Meta Global Outage: Backbone Mutation Without Execution-Surface Mediation

Executive Summary

A network-management system executed an irreversible infrastructure mutation by issuing a command that removed backbone connectivity, triggering downstream withdrawal behaviors that made core services unreachable via DNS and routing. Detection, approval, and rollback failed because once connectivity was removed, the very tools and access paths needed for intervention were degraded, and external reachability cannot be restored by post-hoc observation alone. The incident expresses missing execution-time governance: backbone mutation authority was exercised without an in-path, suppression-first layer that deterministically vetoes invalid connectivity state transitions at the moment they become irreversible.

Execution Boundary

  • Assumed execution boundary: the point where an internal command transitions from “management intent” to “router/control-plane change” affecting global connectivity. In the cited description, a command intended to assess capacity unintentionally took down all connections in the backbone network, disconnecting data centers globally.

  • Authority implicitly trusted: the backbone management system and its auditing mechanism are treated as the authority to execute network mutations. A bug in the audit tool allowed an invalid command to proceed, showing that the enforcement relied on the same control plane whose correctness was not guaranteed at runtime.

  • Where execution crossed irreversibly: the moment the backbone was removed from operation and facilities declared themselves unhealthy, authoritative DNS sites withdrew BGP advertisements, making name servers unreachable and preventing the broader internet from locating service endpoints. This is an irreversible boundary in the sense required by the framework: once reachability and name resolution are withdrawn, restoration requires additional execution under degraded control surfaces.

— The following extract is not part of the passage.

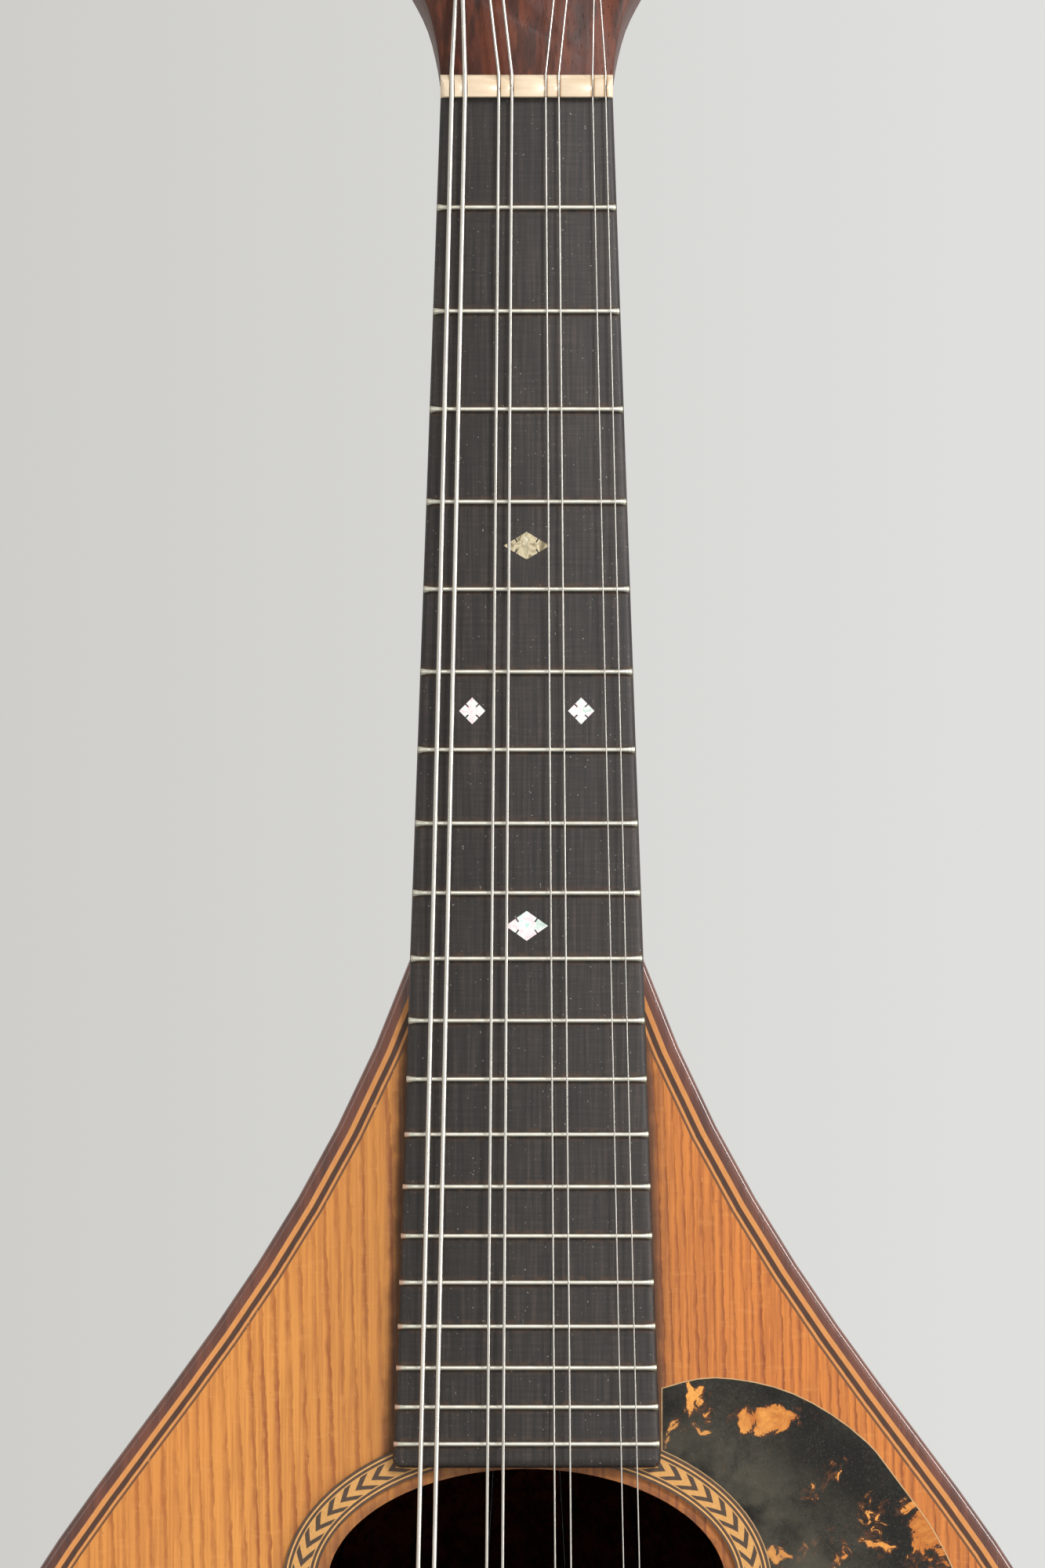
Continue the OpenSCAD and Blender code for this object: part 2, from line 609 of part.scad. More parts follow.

Why Existing Controls Failed

  • Why monitoring was too late (mechanically): monitoring is downstream of connectivity. When the command disconnected the backbone, the system simultaneously removed the substrate that monitoring and investigation depend on. The description explicitly notes that loss of DNS broke internal tools used to investigate and resolve the outage. Monitoring did not mediate execution; it became collateral to the executed state change.

  • Why human approval did not constitute a veto: command auditing existed but failed due to a bug, and once the command executed broadly, human intent could not reassert authority through the standard channels because normal access to data centers was unavailable. Human oversight did not provide a separate, deterministic veto surface; it remained coupled to the same management pathways that were affected by the mutation.

  • Why rollback was ineffective or incomplete: rollback requires a functioning execution surface. Here, the executed state change removed normal and out-of-band network access, and physical intervention was required to restore connectivity. That is the structural rollback limitation at an infrastructure boundary: the action disables the channel needed to undo it, so rollback is not a reliable safety mechanism.

Counterfactual: Execution Governance Applied

  • Where an execution governance layer would sit: in-path on the backbone mutation surface—between management commands and the mechanisms that apply changes to routing and connectivity. The layer mediates all outbound infrastructure mutations, independently of the management system’s own auditing logic.

  • What invariant would have been enforced: a hard execution invariant defined at the irreversible connectivity boundary. Architecturally: a backbone mutation is executable only if, at execution time, independent state authority validates that the change does not transition the backbone into a globally disconnected state and does not invalidate external reachability prerequisites (including the conditions that trigger withdrawal of DNS BGP advertisements). The incident description provides the concrete invalid transition: the command “unintentionally took down all the connections” and the resulting state caused DNS servers to withdraw advertisements.

  • How suppression-first control would have prevented or bounded the outcome: suppression-first control denies execution when state validity cannot be asserted or when the mutation would produce an invalid state transition. Under such mediation, a command whose effective consequence is global disconnection becomes unexecutable at the boundary: the governance layer suppresses the outbound mutation rather than allowing it to commit and relying on audit tooling or post-hoc response. This does not claim that commands become “safer” through better intent; it claims that invalid connectivity transitions are refused at the moment they would otherwise be committed.
    This counterfactual does not claim universal prevention of outages; it claims that the specific invalid transition—global backbone removal leading to reachability collapse—does not execute.

Outcome Difference

The failure mode shifts from “committed global disconnection followed by constrained recovery” to “suppressed mutation at the execution surface.” The backbone remains in its prior reachable state because the invalid transition is not permitted to execute, so the downstream withdrawal of DNS BGP advertisements and the resulting inability for the internet to locate service endpoints do not occur. Correctness is preserved by suppression: the system refuses to enter an invalid connectivity state rather than attempting to reconstruct reachability after the fact under impaired tooling and access.

Status Note

This document is a non-canonical illustrative analysis applying the execution governance framework. The canonical definition remains separate.